The defendants, who had worked at the Al-Fateh hospital in Libya's Benghazi, were accused of infecting more than 400 children with HIV, 52 of whom died at the hospital in the late 1990s.

The ruling amidst a deeply politicized background could tarnish oil producer Libya's hopes of better ties with the West, meaning hope remains for the six, analysts said.

The children's relatives broke down in tears and hailed the ruling that ended a seven-month retrial as a welcome act of defiance of the West.

"Justice has been done. We are happy," said Subhy Abdullah, whose daughter Mona, 7, died from AIDS contracted at the hospital in the town of Benghazi where the medics worked. "They should be executed quickly."

The six denied the charges and their defense lawyers argued that the children had been infected with HIV due to bad hygiene at the Benghazi hospital before their clients began working at the hospital.

In the wake of the verdict, their lawyers said an appeal would be lodged against their latest conviction.
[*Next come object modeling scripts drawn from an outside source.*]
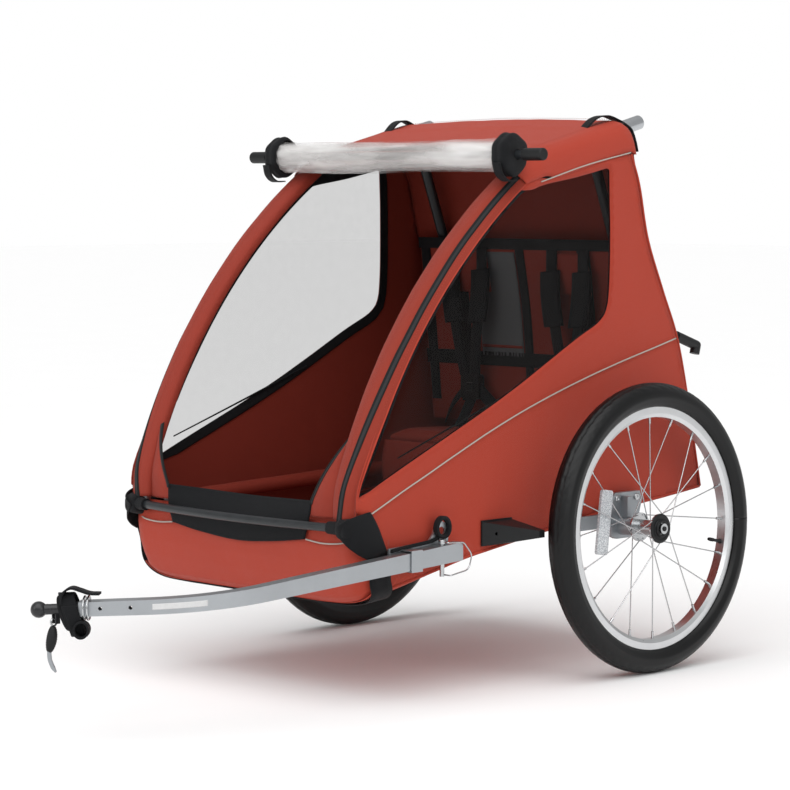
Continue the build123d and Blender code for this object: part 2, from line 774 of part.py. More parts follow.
save_pair("side_rail", side_rail())
save("rear_cross_tube", rear_cross_tube())
save("axle_tube", axle_tube())
save_pair("axle_bracket", axle_bracket())
save("bumper_tube", bumper_tube())
save_pair("corner_block", corner_block())
save_pair("wheel_guard", wheel_guard())
save("frame_bolts", *frame_bolts())

save("arm_receiver", arm_receiver())
save("tow_arm", tow_arm())
save("hitch_ball", hitch_ball())
save("hitch_pin", hitch_pin())
save("hitch_strap", *hitch_strap())
save("hitch_clip", *hitch_clip())
save("lock_pin", lock_pin())
save("lock_bail", lock_bail())

save("tub", tub())
save("footwell_strap", footwell_strap())
save("seat_base", seat_base())
save("seat_back", seat_back())
save("harness_straps", *harness_straps())
save("buckles", *buckles())
save_pair("buckle_button", buckle_button())

save_pair("cage_tube", cage_tube())
save("cage_cross_tubes", *cage_cross_tubes())
save("strut_hangers", strut_hanger(), mirror(strut_hanger(), about=Plane.YZ))
save("roof_panel", roof_panel())
save("cover_rod", cover_rod())
save("cover_rod_caps", cover_cap(), mirror(cover_cap(), about=Plane.YZ))
save("rain_cover_roll", rain_cover_roll())
save("roof_webbing", *roof_webbing())
save_pair("side_panel", side_panel())
save("rear_panel", rear_panel())

save_pair("lower_strut", lower_strut())
save_pair("upper_strut", upper_strut())
save_pair("fold_lever", fold_lever())
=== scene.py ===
import bpy
import bmesh
import numpy as np
from math import ceil, cos, degrees, exp, pi, radians, sin, tan
from mathutils import Matrix, Vector, geometry, noise


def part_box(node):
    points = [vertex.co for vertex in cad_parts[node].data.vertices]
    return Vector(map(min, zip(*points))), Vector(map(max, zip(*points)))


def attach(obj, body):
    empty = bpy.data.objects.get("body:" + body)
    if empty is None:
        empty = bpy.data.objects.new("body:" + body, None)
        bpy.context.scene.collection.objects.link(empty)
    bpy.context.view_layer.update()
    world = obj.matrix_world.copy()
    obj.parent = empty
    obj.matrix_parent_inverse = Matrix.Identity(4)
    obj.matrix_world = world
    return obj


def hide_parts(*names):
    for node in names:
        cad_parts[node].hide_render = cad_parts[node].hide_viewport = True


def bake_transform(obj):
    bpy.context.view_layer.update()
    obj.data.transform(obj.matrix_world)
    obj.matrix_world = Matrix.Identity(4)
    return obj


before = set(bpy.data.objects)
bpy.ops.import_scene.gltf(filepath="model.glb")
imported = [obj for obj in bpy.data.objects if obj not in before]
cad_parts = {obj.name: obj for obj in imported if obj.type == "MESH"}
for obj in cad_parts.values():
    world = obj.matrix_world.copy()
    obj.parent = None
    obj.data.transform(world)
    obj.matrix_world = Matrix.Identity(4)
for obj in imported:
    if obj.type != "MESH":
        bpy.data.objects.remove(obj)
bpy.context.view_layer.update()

# Child bicycle trailer: fabric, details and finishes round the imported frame.
# Shapes are laid out in millimetres about the axle: +X is the child's left, -Y is forward, +Z is up,
# and (y, z) pairs are side views.  at() turns such a point into the frame's own metres.
AXLE_LOW, AXLE_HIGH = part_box("axle_tube")
AXLE_Y = (AXLE_LOW.y + AXLE_HIGH.y) / 2
SIDES = {1: "left", -1: "right"}


def at(x, y, z):
    """Point in the frame, from millimetres about the axle."""
    return Vector((x / 1000, y / 1000 + AXLE_Y, z / 1000))


def spread(low, high, count):
    """Evenly spaced values from low to high."""
    return [low + (high - low) * k / (count - 1) for k in range(count)]


def angles(count):
    """Evenly spaced angles round a full turn."""
    return [2 * pi * k / count for k in range(count)]


def limit(value):
    """A value kept between 0 and 1."""
    return max(0.0, min(1.0, value))


def ripple(a, b, size, seed=0.0):
    """Smooth noise between about -1 and 1 for a place in millimetres."""
    return noise.noise(Vector((a / size, b / size, seed)))


def link(name, data):
    """A new object of the scene."""
    thing = bpy.data.objects.new(name, data)
    bpy.context.scene.collection.objects.link(thing)
    return thing


def aim(thing, way):
    """Turn a camera or lamp to look along a way."""
    thing.rotation_euler = way.to_track_quat("-Z", "Y").to_euler()


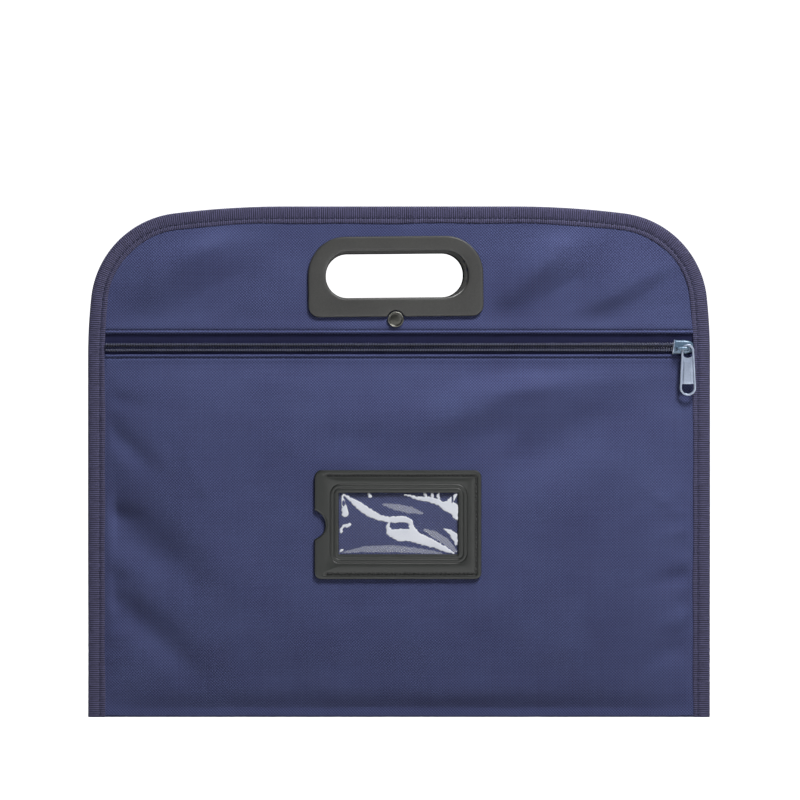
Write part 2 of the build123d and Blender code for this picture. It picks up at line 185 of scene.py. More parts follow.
def tube_faces(rows: int, columns: int, closed: bool = False) -> Array:
    """Quads of a tube of closed rings: its wall, and both its ends unless it joins itself."""
    quads = [lattice(rows, columns, closed, True)]
    if not closed:
        quads += [ladder(columns, 0), ladder(columns, (rows - 1) * columns)[:, ::-1]]
    return np.vstack(quads)


def unit(vectors: Array) -> Array:
    """Scales vectors to length one."""
    return vectors / np.maximum(np.linalg.norm(vectors, axis=-1, keepdims=True), 1e-12)


def sweep(path: Array, reference: Array, profile: Array, closed: bool = False) -> Shell:
    """Carries a closed profile along a path.

    A point is the path's point, plus the profile's first number along the direction square to the
    path and to the reference, plus its second number along the reference squared up to the path.

    Args:
        path: (n, 3) points.
        reference: A direction, or one for each point of the path, that is never along the path.
        profile: (k, 2) points, or (n, k, 2) for a profile that changes; k is even.
        closed: Whether the path joins its own start. If not, its ends are filled.

    Returns:
        A closed shell whose flat place runs along the path and round the profile.
    """
    if closed:
        along = np.roll(path, -1, 0) - np.roll(path, 1, 0)
    else:
        along = np.gradient(path, axis=0)
    along = unit(along)
    upright = unit(reference - along * np.sum(along * reference, axis=1, keepdims=True))
    across = np.cross(along, upright)
    shape = np.broadcast_to(profile, (len(path), *profile.shape[-2:]))
    points = path[:, None] + shape[..., :1] * across[:, None] + shape[..., 1:] * upright[:, None]
    rows, columns = points.shape[:2]
    steps = np.linalg.norm(np.diff(path, axis=0), axis=1)
    travel = np.concatenate([[0.0], np.cumsum(steps)])
    round_it = np.linalg.norm(np.diff(shape[0], axis=0), axis=1)
    turn = np.concatenate([[0.0], np.cumsum(round_it)])
    flat = np.stack(np.meshgrid(travel, turn, indexing="ij"), -1)
    return Shell(points.reshape(-1, 3), tube_faces(rows, columns, closed), flat.reshape(-1, 2)).turned_out()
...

Libyan Justice Minister Ali Omar Hassnaoui said the six may appeal to the Supreme Court and even to a superior body called the High Council of Justice.

"I am so sick I had to take pills today to go through this new ordeal," said Zorka Anachkova, mother of convicted nurse Christiana Valcheva. "We are all heart-broken. Can someone tell me what evil Christiana has ever done?"

The six were first found guilty in a 2004 trial and sentenced to death by firing squad.
But the Supreme Court quashed the ruling last year, citing unspecified failings in the case, and ordered a retrial.

Libyan leader Muammar al-Gaddafi has reason to free the six eventually, analysts say, since the case has slowed Tripoli's rapprochement with the West after decades of isolation.

This moved up a gear when Libya abandoned its pursuit of nuclear, chemical and biological weapons in 2003.

Bulgaria, the European Union which it joins next month and Amnesty International were among swift critics of the verdict. Washington had also earlier stated the medics' innocence.

The International Council of Nurses and World Medical Association said the ruling turned a blind eye to evidence including from Luc Montagnier, a French doctor who first detected the HIV virus that the children were infected well before the medics arrived in Benghazi in 1998.

Some Western scientists say negligence and poor hospital hygiene were to blame and that the six are scapegoats.

Analysts say the case is embroiled in power politics and a solution could take many more months, with Libya keeping the six as bargaining chips until talks yield a payout.

Tripoli has demanded €10 million (US$13.11 million) for each infected child's family. Bulgaria and its allies reject this, saying it would admit guilt, but have offered a fund for treatment at European hospitals for the children.